Photographs by JULIANA YAMADA
Los Angeles Times EDUCATORS Claudia Rojas, center, and Lizette Becerra at an August rally for a Reseda Charter High senior detained by federal agents.
A new school year brings an array of feelings: excitement, anticipation, nervousness, homesickness. Maria Caballero Magaña, a K-8 school counselor in Oxnard, knows these feelings well — familiar companions as students return to campus.
This year, however, she and other counselors detected acute emotional reactions: anxiety, sorrow and fear after a summer of intensified immigration raids.

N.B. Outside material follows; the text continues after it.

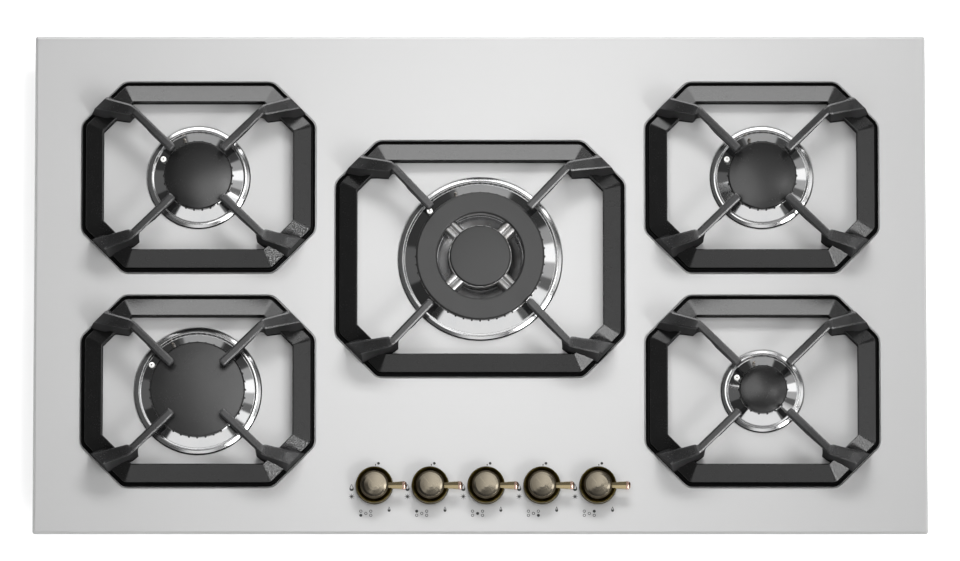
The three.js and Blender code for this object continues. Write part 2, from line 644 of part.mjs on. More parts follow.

Families in this majority Latino, agriculturally centered part of Ventura County are still coming to terms with the mental health consequences of immigration enforcement. Children and their parents express worry that they may be ripped apart at any moment. Some already have been.
“People were emotional, angry, fearful, and it affected everyone,” Caballero Magaña said from her office at Juan Lagunas Soria Elementary School. “Because if it wasn’t happening to you personally, it was happening to your neighbor, it was happening to your best friend's family.”
“I have never experienced anything like that,” she said.
The Oxnard School District isn’t alone. Immigration raids are straining mental health among children and school communities across California, a state where about 1 million children have a parent who is undocumented and about 300,000 students are undocumented themselves.
Experts say these raids and their aftermath may also have long-term consequences. Constant vigilance and worry put children at greater risk of developing chronic anxiety and depression. Those who are separated from a parent face a host of social and emotional challenges.